ABSTRACT

Literature on economic development frequently includes statements that critically rely on a key assumption: under diverse economic environments, individual producers choose process technologies from among a set of available techniques. The choice itself is a function of a series of economic parameters such as prices, wages, and the rate of profits (or the rate of interest). As price distortions appear, because of market failure or trade union influence on the relative price of labor, the choice of technique may be affected and resources may be misallocated. Problems in areas such as growth, employment, international trade, agriculture, and industrial economics are analyzed through an approach that all too frequently relies on the crucial assumption that producers are engaged in a process of choice of technique. Recent literature, whether on sectoral or macroeconomic themes, continues to adopt this perspective.
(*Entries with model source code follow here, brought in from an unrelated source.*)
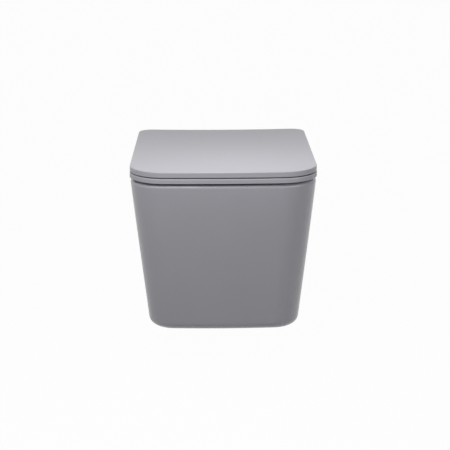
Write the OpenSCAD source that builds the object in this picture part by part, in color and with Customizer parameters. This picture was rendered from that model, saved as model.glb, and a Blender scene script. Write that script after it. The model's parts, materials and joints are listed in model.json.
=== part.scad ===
// Wall hung toilet with a slim soft-close seat and lid.
// Millimetres. X to the right, -Y out from the wall, +Z up.
// The origin is midway between the two wall studs, on the wall face.

/* [Pan] */
// Width of the pan at the rim
pan_w = 360.8; // [340:0.1:400]
// How far the pan's front stands out from the wall at the rim
pan_reach = 499; // [480:1:540]
// Height of the pan from its underside to the rim
pan_h = 315; // [290:1:340]
// Height of the rim above the wall studs
rim_z = 80; // [76:1:90]
// How far each side draws in from the rim to the underside
side_draft = 31.3; // [20:0.1:45]
// How far the front draws back from the rim to the underside
front_draft = 76.5; // [50:0.5:100]
// How the front curves: 1 is straight, more is rounder
front_swell = 1.2; // [1:0.05:1.6]
// Thickness of the ceramic skirt
wall = 10; // [8:0.5:13]
// Height of the solid rim and deck section
rim_h = 24; // [20:1:30]
// Rounding of the rim's outer edge
rim_edge = 7; // [4:0.5:10]
// Rounding of the underside's edge
foot_edge = 17; // [12:1:26]

/* [Outline from above] */
// Radius of the front corners at the rim
corner_front = 68; // [50:1:85]
// Radius of the front corners at the underside
corner_foot = 48; // [40:1:65]
// Radius of the lid's back corners
corner_back = 32; // [20:1:45]
// How far the middle of the front bows out
bow_front = 6.5; // [0:0.5:12]
// How far the middle of the lid's back edge bows forward
bow_back = 12; // [0:0.5:16]

/* [Bowl] */
// Width of the bowl's mouth
mouth_w = 276; // [250:1:290]
// Distance of the mouth's back edge from the wall
mouth_back = 128; // [120:1:140]
// Width of the rim at the front, from the pan's front to the mouth
rim_front_w = 42; // [36:1:60]
// Depth of the bowl below the rim
bowl_depth = 258; // [240:1:265]
// Width of the sump at the bottom of the bowl
sump_w = 92; // [80:1:110]
// Distance of the sump's back edge from the wall
sump_back = 268; // [262:1:275]
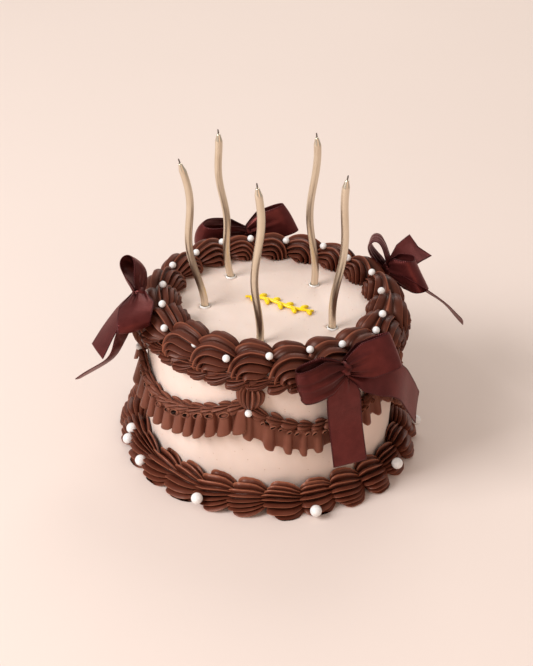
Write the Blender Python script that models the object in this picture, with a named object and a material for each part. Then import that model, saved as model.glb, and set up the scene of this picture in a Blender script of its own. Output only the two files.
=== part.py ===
# Birthday cake: a round cake with piped chocolate borders and swags, five wavy candles and four ribbon bows.
# Metres, origin at the centre of the flat base, +Z up, the front of the cake towards -Y.
import math

import bmesh
import bpy
from mathutils import Vector

MM = 0.001
GAP = 0.3 * MM

CAKE_RADIUS = 80 * MM
CAKE_HEIGHT = 94.3 * MM
CAKE_EDGE = 3 * MM
CAKE_SIDES = 48
WALL = CAKE_RADIUS + 1.4 * GAP
TOP = CAKE_HEIGHT + GAP

TOP_SHELLS = 19
TOP_MIDDLE = 72.7 * MM
TOP_HALF_WIDTH = 15.3 * MM
TOP_RISE = 14 * MM
TOP_WRAP = 4.3 * MM
TOP_START = 252.5
TOP_RIDGE_POINTS = 9
TOP_VALLEY = 0.86
TOP_PEARL_RADII = (81, 77, 71.8, 73.2, 75.4, 71.1, 68.1, 70.8, 69.5, 73.4,
                   72.1, 74.7, 73, 71.5, 72.2, 70.4, 71.4, 79, 80)

UPPER_SHELLS = 43
UPPER_MIDDLE = 86 * MM
UPPER_HALF_HEIGHT = 3.5 * MM
UPPER_DEPTH = 6.6 * MM
UPPER_RIDGE_POINTS = 6
UPPER_VALLEY = 0.9

BASE_SHELLS = 26
BASE_DEPTH = 18.1 * MM
BASE_RISE = 17 * MM
BASE_START = 239.5
BASE_RIDGE_POINTS = 7
BASE_VALLEY = 0.88

SWAGS = 5
SWAG_START = 262
SWAG_END_GAP = 0.25
SWAG_STATIONS = 22
SWAG_LOW = 57 * MM
SWAG_LOW_AT = -0.22
SWAG_LEFT_RISE = 13 * MM
SWAG_RIGHT_RISE = 20 * MM
SWAG_LOW_OFFSETS = (2, -3, 0, 1, -1)
STRAND_DEPTH = 5.6 * MM
STRAND_HEIGHT = 7 * MM
RUFFLE_LENGTH = 13.5 * MM
RUFFLE_FOLD = 1.6 * MM

DROP_TOP = 82 * MM
DROP_FOOT = 69.5 * MM
DROP_HALF_WIDTH = 7.8 * MM
DROP_DEPTH = 7.4 * MM
DROP_CLEARANCE = 0.9 * MM
DROP_PEARL_OUT = 3.4 * MM
DROP_PEARL_UP = 0.6 * MM

SMALL_PEARL = 2.25 * MM
LARGE_PEARL = 3.6 * MM
SMALL_PEARL_ON = 0.9 * MM
LARGE_PEARL_ON = 1.8 * MM
PEARL_SEAT = 0.94
BASE_PEARLS = ((189.7, 92), (195.9, 97), (210.9, 94.7), (243.6, 93.9), (288.3, 96.4), (334.4, 92.4),
               (5.2, 98), (39, 94), (75, 97), (112, 94), (148, 97))

CANDLE_RADIUS = 2.35 * MM
CANDLE_SIDES = 7
CANDLE_SINK = 11 * MM
TIP_LENGTH = 5 * MM
TIP_RADIUS = 1.1 * MM
WICK_RADIUS = 0.5 * MM
WICK_LENGTH = 3 * MM
WICK_SIDES = 5
CUP_RADIUS = 3.4 * MM
CUP_BORE = CANDLE_RADIUS + 1.8 * GAP
CUP_SIDES = 9
CUP_RISE = 0.8 * MM
CUP_DEPTH = 12 * MM

RIBBON_WIDTH = 22 * MM
RIBBON_THICKNESS = 0.8 * MM
KNOT_RADIUS = 4.6 * MM
GATHER_LENGTH = 16 * MM
GATHERED_SHARE = 0.34
LOOP_START = 0.45

FLOURISH_LENGTH = 46 * MM
FLOURISH_CENTRE = (3.8, -0.8)
FLOURISH_TURN = -19.5
FLOURISH_HEIGHT = 1.6 * MM
FLOURISH_SWAY = 1.6 * MM
STEM_HALF_WIDTH = 0.9 * MM
LEAVES = 9
LEAF_REACH = 3.2 * MM
LEAF_HALF_SHARE = 0.021

# A shell's size from its rounded head to its pulled-out tail, as (share of its length, share of its full size).
LARGE_SHELL = ((0.0, 0.72), (0.08, 0.95), (0.34, 1.0), (0.64, 0.86), (0.92, 0.72))
BASE_SHELL = ((0.0, 0.68), (0.12, 0.95), (0.42, 0.98), (0.86, 0.70))
SMALL_SHELL = ((0.0, 0.76), (0.35, 1.0))

# Each candle: where its foot stands, then its lean, wave, wave length, wave phase and height above the cake.
CANDLES = (
    ((-42.8, -6.1), -0.137, 2.36, 72.5, 1.29, 98.6),
    ((-28.5, 34.3), -0.110, -1.24, 56.8, 0.0, 102.0),
    ((-7.2, -47.5), -0.026, 1.84, 74.6, 1.18, 103.5),
    ((26.2, 27.6), -0.037, 2.07, 82.4, 0.87, 104.9),
    ((36.8, -26.7), 0.034, -1.56, 74.8, 0.19, 101.4),
)

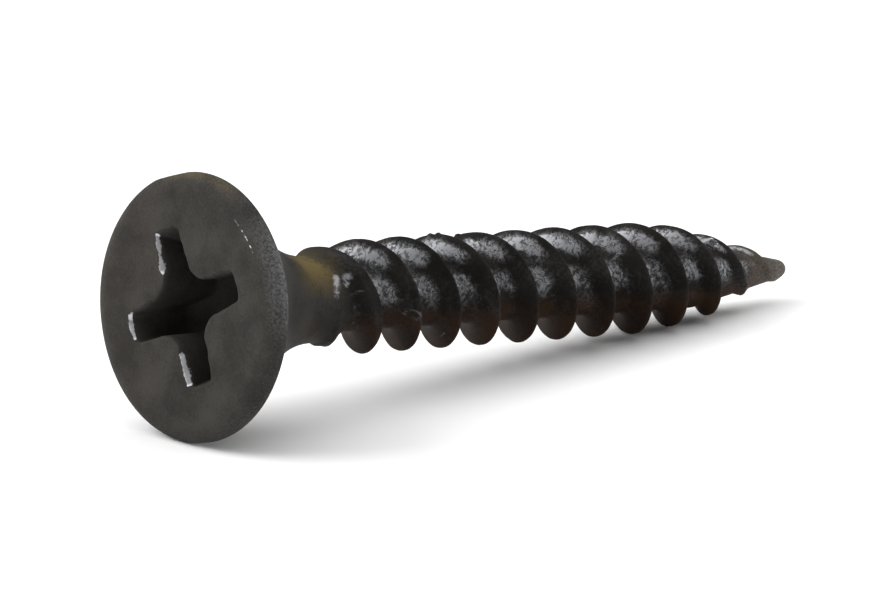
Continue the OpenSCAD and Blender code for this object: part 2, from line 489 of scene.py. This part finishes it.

For example, many scholars believe that misallocation of resources and involuntary unemployment are caused by distortions in the relative price of labor. Thus, when making new investments, producers (capitalists) select techniques of production that have a labor-saving bias in an economy with abundant labor resources.1 In the field of development economics there are several classic critiques of this paradigm (Sen 1962; Bhalla 1975; Stewart 1977). The neoclassical apparatus has also attracted criticism from economists specializing in the history of technology (Rosenberg 1976). However, their criticism was limited to the lack of realism of the production function.